— START Data section —

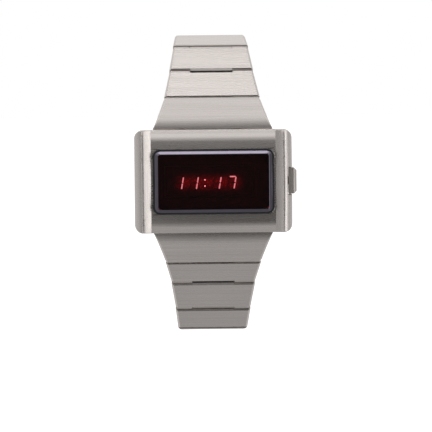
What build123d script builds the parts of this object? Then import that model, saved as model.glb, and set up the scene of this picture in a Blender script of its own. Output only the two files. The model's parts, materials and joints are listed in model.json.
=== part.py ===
import os
from math import atan2, cos, degrees, radians, sin, tan

from build123d import *

os.makedirs("parts", exist_ok=True)

# Digital wristwatch with a light-emitting display, on a tapering steel bracelet.
# The origin is the centre of the flat outer face of the case back. +Y points into the
# wrist, so the dial faces -Y, 12 o'clock is +Z and the push-button is at +X. Depths are
# distances from the back's outer face towards the dial, and lengths are in millimetres.

# Driving dimensions of the case
case_width = 41.0
case_height = 26.8
case_corner = 2.3
cushion_depth = 10.9
roll_run = 3.0
roll_depth = 9.95
shoulder_depth = 8.6
base_depth = 7.0
rail_width = 4.3
rail_inner_run = 1.8
rail_inner_rise = 0.73
rail_slope = 17.0
ridge_run = 0.95
ridge_drop = 0.11
rail_side_depth = 9.1
rail_end_radius = 1.4
rail_overlap = 0.4
rim_depth = 1.6
rear_slope_depth = 4.8
rear_slope = 1.9
side_slope = 1.9

# Crystal, its seat and the window behind it
seat_side_margin = 0.47
seat_end_margin = 4.945
seat_corner = 1.9
crystal_depth = 12.0
crystal_thickness = 2.45
crystal_bevel = 0.85
crystal_bevel_rise = 0.75
gasket_wall = 0.38
gasket_film = 0.15
gasket_land = 0.72
window_lip = 0.8

# Room inside the case
side_wall = 4.3
end_wall = 3.2
cavity_corner = 1.5
cavity_depth = 8.6
module_gap = 0.2

# Case back, its seal and screws
back_side_margin = 2.2
back_end_margin = 2.1
back_corner = 2.0
back_bevel = 0.4
seal_section = 0.4
seal_height = 0.5
seal_gap = 0.05
screw_inset = 0.95
screw_end_inset = 2.7
screw_radius = 0.45
screw_length = 3.6
screw_head_radius = 0.85
screw_head_height = 0.45
screw_slot = 0.25
screw_slot_depth = 0.2
thread_gap = 0.01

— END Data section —

● Given request: Copy out the listing above, line by line and exactly, from its first line to the line holding "# distances from", inclusive.

● Task output:
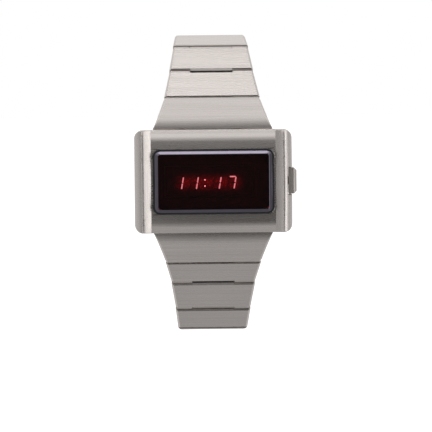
What build123d script builds the parts of this object? Then import that model, saved as model.glb, and set up the scene of this picture in a Blender script of its own. Output only the two files. The model's parts, materials and joints are listed in model.json.
=== part.py ===
import os
from math import atan2, cos, degrees, radians, sin, tan

from build123d import *

os.makedirs("parts", exist_ok=True)

# Digital wristwatch with a light-emitting display, on a tapering steel bracelet.
# The origin is the centre of the flat outer face of the case back. +Y points into the
# wrist, so the dial faces -Y, 12 o'clock is +Z and the push-button is at +X. Depths are
# distances from the back's outer face towards the dial, and lengths are in millimetres.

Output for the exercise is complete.